Of course, I’m far too stupid to know for sure how to solve this. What I do know is that this is a non-obvious and still very unsolved factor of automated driving, and it seems to be one that most AV companies, Waymo, Cruise, Tesla, whoever – has not spent much time or effort focusing on.
Of course, I’ve been arguing with David about this for way too long now: David thinks this concept is obvious, and any AV engineer already knows and understands this. And, while I did reach out to Cruise to ask about this and what else they’ll be doing while they pause driverless operations, I don’t know for sure yet what they’re cooking up in their R&D labs. Maybe they have vast Dynamic Cultural Environment models and algorithms being tested as we speak!

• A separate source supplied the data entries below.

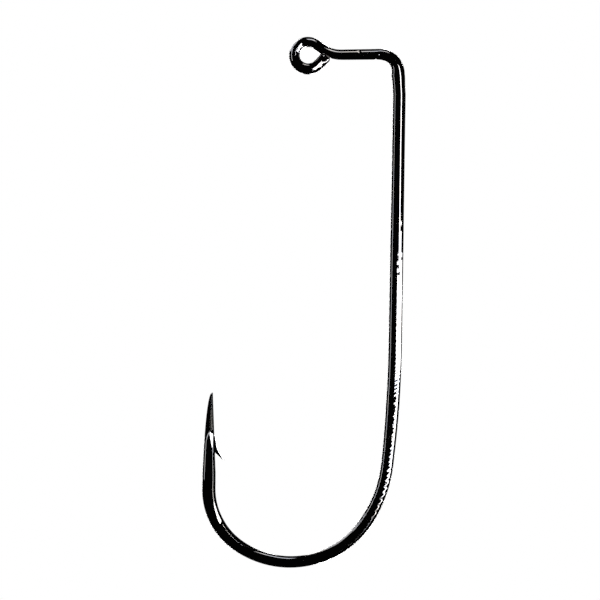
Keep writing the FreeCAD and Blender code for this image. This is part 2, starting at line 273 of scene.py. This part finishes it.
CAMERA_MIDDLE = Vector((-0.8, 0, -24.48))       # what the camera looks at
CAMERA_AWAY = 166.7
CAMERA_LENS = 100           # focal length
CAMERA_SENSOR = 36          # width of its sensor
CAMERA_CLIP = (0.01, 10)    # what it sees, in metres
ROOM = 1.0                  # half the width of the room, in metres, and how high it goes
FLOOR = -0.078              # height of its floor
PALE, WHITE = 0.80, 1       # how the room glows, a painted fall-off of light: all round, and behind the hook
FADE = (-0.06, 0.045)       # where one runs into the other, behind the hook, in metres
FADE_SPREAD = -1.2          # and how fast that moves back to the sides


def run_starts():
    """Where each run begins, along the wire."""
    starts, so_far = {}, 0.0
    for name, (length, turn) in RUNS:
        starts[name] = so_far
        so_far += length
    return starts, so_far


STARTS, WIRE_LENGTH = run_starts()
LENGTHS = {name: length for name, (length, turn) in RUNS}


def along(name, part):
    """How far along the wire a place in a run is."""
    return STARTS[name] + LENGTHS[name] * part


def eased(values, width):
    """A running mean along the fine steps, over a length of wire."""
    count = int(round(width / FINE)) | 1
    padded = np.pad(values, count // 2, mode="edge")
    return np.convolve(padded, np.ones(count) / count, mode="valid")


def centre_line():
    """Place and heading at each fine step. Bends run into each other over a short length."""
    steps = np.arange(0, WIRE_LENGTH + FINE, FINE)
    curvature = np.zeros(len(steps))
    for name, (length, turn) in RUNS:
        inside = (steps >= STARTS[name]) & (steps < STARTS[name] + length)
        curvature[inside] = radians(turn) / length
    curvature = eased(curvature, BLEND)
    middle = int(along("ring", 0.5) / FINE)
    heading = np.cumsum(curvature) * FINE
    heading += radians(RING_START - 90 + RING_TURN / 2) - heading[middle]
    path = np.stack([np.cumsum(np.cos(heading)), np.cumsum(np.sin(heading))], axis=1) * FINE
    to_centre = np.array([sin(heading[middle]), -cos(heading[middle])]) * RING_RADIUS
    path -= path[middle] + to_centre
    return steps, path, heading


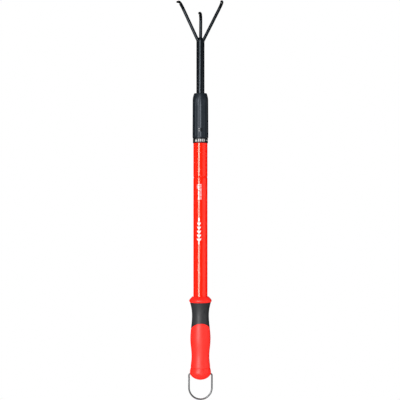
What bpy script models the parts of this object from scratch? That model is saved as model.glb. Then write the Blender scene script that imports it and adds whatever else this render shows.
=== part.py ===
"""Telescopic hand cultivator: three claws on a tube that slides in a gripped handle tube.

The tool stands upright, head up, its tube along +Z and its claws pointing towards -Y. The origin
is on the tube's axis, at the widest part of the grip, where the palm closes round it.
"""

import math

import bmesh
import bpy
from mathutils import Matrix, Vector

MM = 0.001
GAP = 0.3

# Driving sizes, in millimetres. Heights are measured up the axis from the origin.
TUBE_R = 11.3
TUBE_WALL = 1.4
TUBE_BOTTOM = -51.0
TUBE_TOP = 320.0
CRIMP_HEIGHT = 257.9
CRIMP_DEPTH = 0.7
CRIMP_HALF = 1.6

SLIDER_R = 6.5
SLIDER_WALL = 0.8
SLIDER_BOTTOM = -23.8
MOUTH = 476.4
TRAVEL = 272.0
TAIL_PIN_HEIGHT = -12.0

ROD_R = 2.5
ROD_DEPTH = 40.0
ROD_MOUTH_BEND = 10.0
ROD_CLAW_BEND = 12.0
CLAW_REACH = 43.0
CLAW_DROOPS = (2.5, 8.5)
CLAW_TIP_R = 1.1
HEAD_TURN = -4.5
# Each rod: its place round the bundle and its claw's yaw in degrees, the height where it leans
# out of the bundle, then where its claw turns. Welding leaves the three a little uneven.
RODS = {
    "tine_left": {"round": 210.0, "yaw": -3.0, "lean_height": 473.7, "claw": (-31.4, 536.3)},
    "tine_centre": {"round": 90.0, "yaw": 0.4, "lean_height": 474.0, "claw": (0.4, 518.8)},
    "tine_right": {"round": 330.0, "yaw": 2.2, "lean_height": 472.6, "claw": (34.8, 536.0)},
}

BAND_BOTTOM = 312.5
BAND_TOP = 320.3
BAND_R = 12.0

NUT_BOTTOM = 320.7
NUT_TOP = 392.2
NUT_R = 12.45
NUT_FOOT_R = 12.65
NUT_TOP_R = 9.95
NUT_SHOULDER = 380.0
NUT_BORE_R = 10.9
NUT_FLUTES = 14
NUT_FLUTE_DEPTH = 0.45
NUT_FLUTE_R = 4.2
NUT_RIB_AT = 7.9

COLLET_BOTTOM = SLIDER_BOTTOM + TRAVEL
FINGER_BOTTOM = 351.0
FINGER_TOP = 368.6
FINGER_SLOT = 1.4
THREAD_BOTTOM = 326.0
THREAD_LEAD = 3.0
THREAD_TURNS = 4

FLANGE_HEIGHT = 60.6
FLANGE_TOP = 67.4
FLANGE_BOTTOM = 58.0
BELLY_R = 16.15
NECK_HEIGHT = 36.8
NECK_R = 13.45
NECK_TOP_R = 16.8
WAIST_HEIGHT = -28.8
WAIST_R = 14.2
PALM_BOTTOM = -46.8
PALM_BOTTOM_R = 15.55
END_R = 16.9
END_WIDEST = -54.0
END_BOTTOM = -66.0
SKIN = 0.8
ARCH_HEIGHT = 24.7
ARCH_RISE = 10.3
ARCH_HALF_WIDTH = 15.3
ARCH_TURN = 4.5

PIN_HEIGHT = 43.2
PIN_ROUND = 28.0
PIN_R = 0.9

LOOP_PIVOT = -56.4
LOOP_BOTTOM = -97.1
LOOP_HALF_WIDTH = 18.3
LOOP_WIRE_R = 1.3
LOOP_ELBOW = 2.5
LOOP_END = 9.0

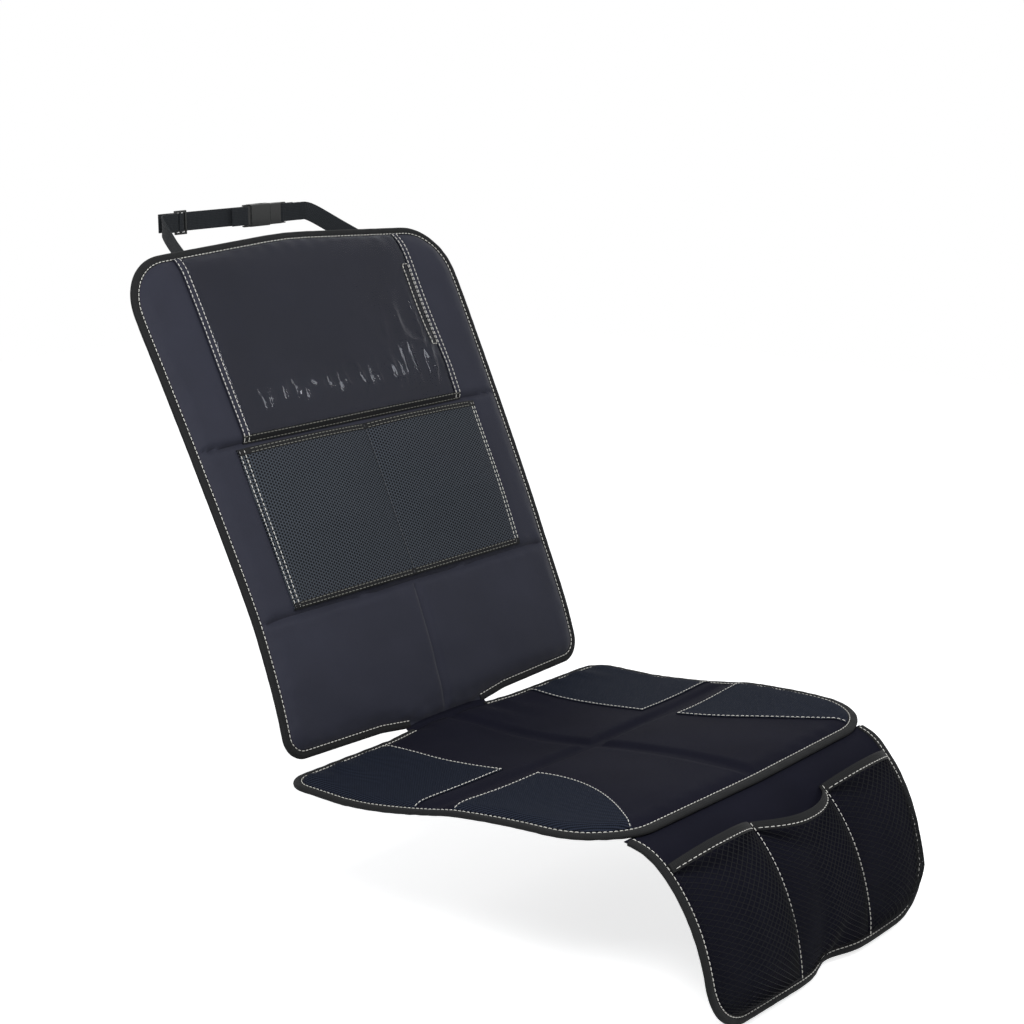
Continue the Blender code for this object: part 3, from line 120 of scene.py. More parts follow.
# %% [markdown]
# ## The camera
# The picture shows the mat from its left front and a little above. The lens and the place were worked
# out from the lengths of its edges, so that the render can be laid over the picture. It is set first,
# because every piece is judged through it.

# %% Camera
CAMERA_PLACE = (-1.548, -1.4009, 0.734)
CAMERA_TURN = -49.8
CAMERA_TILT = 13.71
CAMERA_LENS = 72.44

camera = bpy.data.objects.new("camera", bpy.data.cameras.new("camera"))
bpy.context.collection.objects.link(camera)
camera.location = CAMERA_PLACE
camera.rotation_euler = (math.radians(90 - CAMERA_TILT), 0, math.radians(CAMERA_TURN))
camera.data.lens = CAMERA_LENS
camera.data.sensor_width = 36
camera.data.clip_start = 0.05
bpy.context.scene.camera = camera

# %% [markdown]
# ## From the pattern to the seat
# A car seat bends the mat. The profile below turns its slope, read at a few places, into a curve: it
# adds up small steps along the slope. `place` then carries any point of the pattern onto the seat, so
# that every later piece can be drawn flat, as it was cut.


# %% Profile and placing
def mat_headings():
    """Distances along the mat and the headings there, in degrees: 0 runs to the rear, 90 runs up."""
    rows = [(-SEAT_DEPTH - share * FLAP_LENGTH, drop) for share, drop in reversed(FLAP_DROP)]
    rows += [(-share * SEAT_DEPTH, -rise) for share, rise in reversed(SEAT_RISE[1:])]
    rows += [(-CREASE_TURN, -SEAT_RISE[0][1]), (CREASE_TURN, 90 - BACK_LEAN[0][1])]
    rows += [(share * BACK_HEIGHT, 90 - lean) for share, lean in BACK_LEAN[1:]]
    return np.array(rows)


HEADINGS = mat_headings()


def mat_profile(step=0.0005):
    """The mat's centre line: each step runs along the heading, and the steps are added up."""
    v = np.concatenate([np.arange(0, HEADINGS[0, 0] - 0.01, -step)[::-1], np.arange(step, 0.57, step)])
    turn = np.radians(np.interp(v, *HEADINGS.T))
    middle = (turn[1:] + turn[:-1]) / 2
    y = np.concatenate([[0], np.cumsum(np.cos(middle) * np.diff(v))])
    z = np.concatenate([[0], np.cumsum(np.sin(middle) * np.diff(v))])
    crease = int(np.argmin(np.abs(v)))
    return v, y - y[crease], z - z[crease], turn


PROFILE = mat_profile()


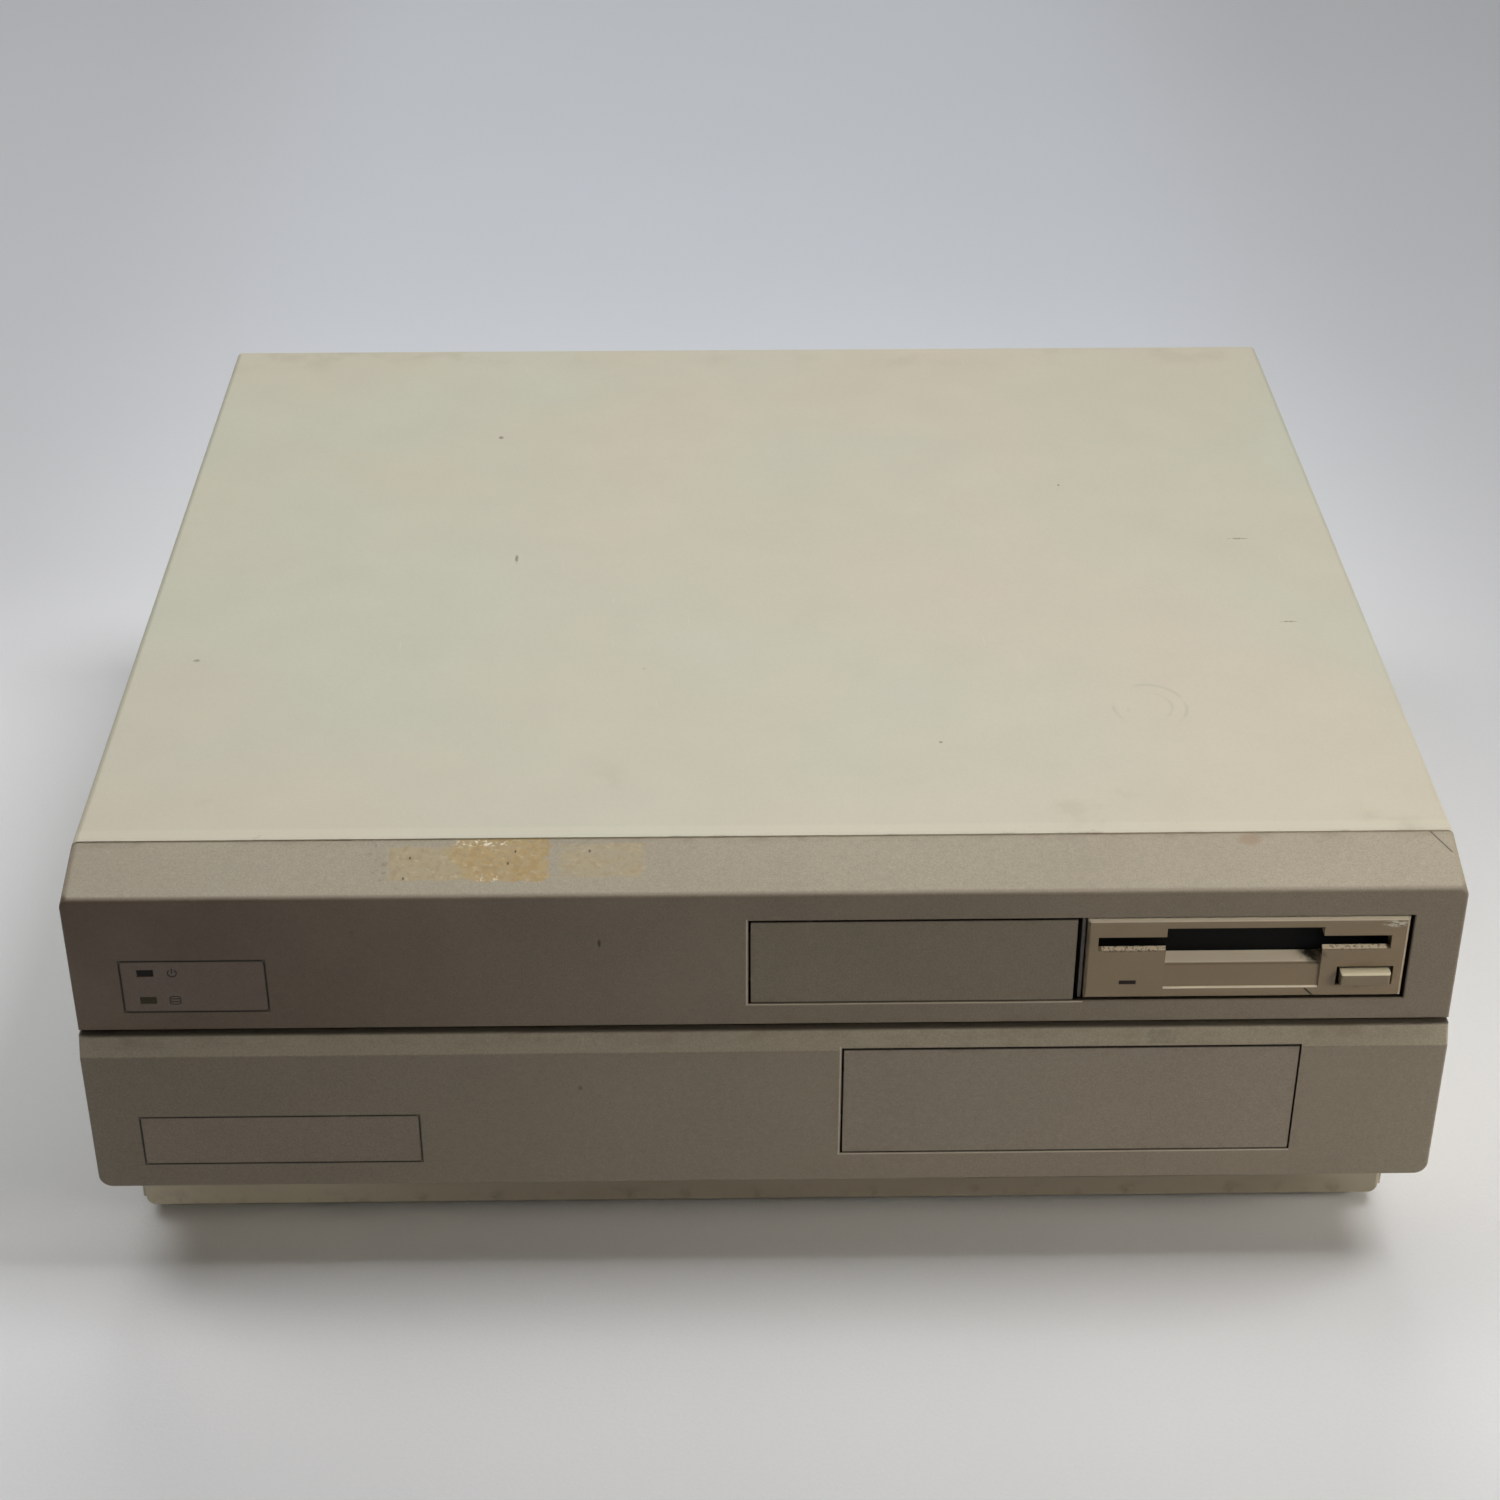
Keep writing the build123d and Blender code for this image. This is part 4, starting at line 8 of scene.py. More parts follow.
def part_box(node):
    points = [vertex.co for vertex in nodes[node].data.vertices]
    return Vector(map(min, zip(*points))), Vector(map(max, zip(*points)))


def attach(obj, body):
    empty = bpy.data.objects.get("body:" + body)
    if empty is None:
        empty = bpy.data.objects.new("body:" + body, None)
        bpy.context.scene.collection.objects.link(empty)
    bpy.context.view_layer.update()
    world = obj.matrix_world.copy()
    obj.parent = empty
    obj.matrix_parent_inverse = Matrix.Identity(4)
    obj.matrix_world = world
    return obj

But, I would like to point out that I had a very similar argument with David about Level 3 autonomy. He felt like of course the engineers had the tricky hand-over problem solved! And then I talked to an actual AV engineer, who told me
I asked our automated driving engineer about this, and while he said that “processes are being designed,” he also added that the fundamental parameters of Level 3 are “poorly designed,” and as a result “everyone is just guessing” when it comes to how best to implement whatever L3 actually is.
“There is absolutely a lot of guessing going on,” he added, noting that there simply isn’t any real well of L3 driving data to work with at this time.
So, I’m still going to be skeptical, but I’m also happy to be proven wrong here. Any AV engineers working in this particular field should absolutely reach out to me. That said, I still think it’s time that AVs learn to read the room.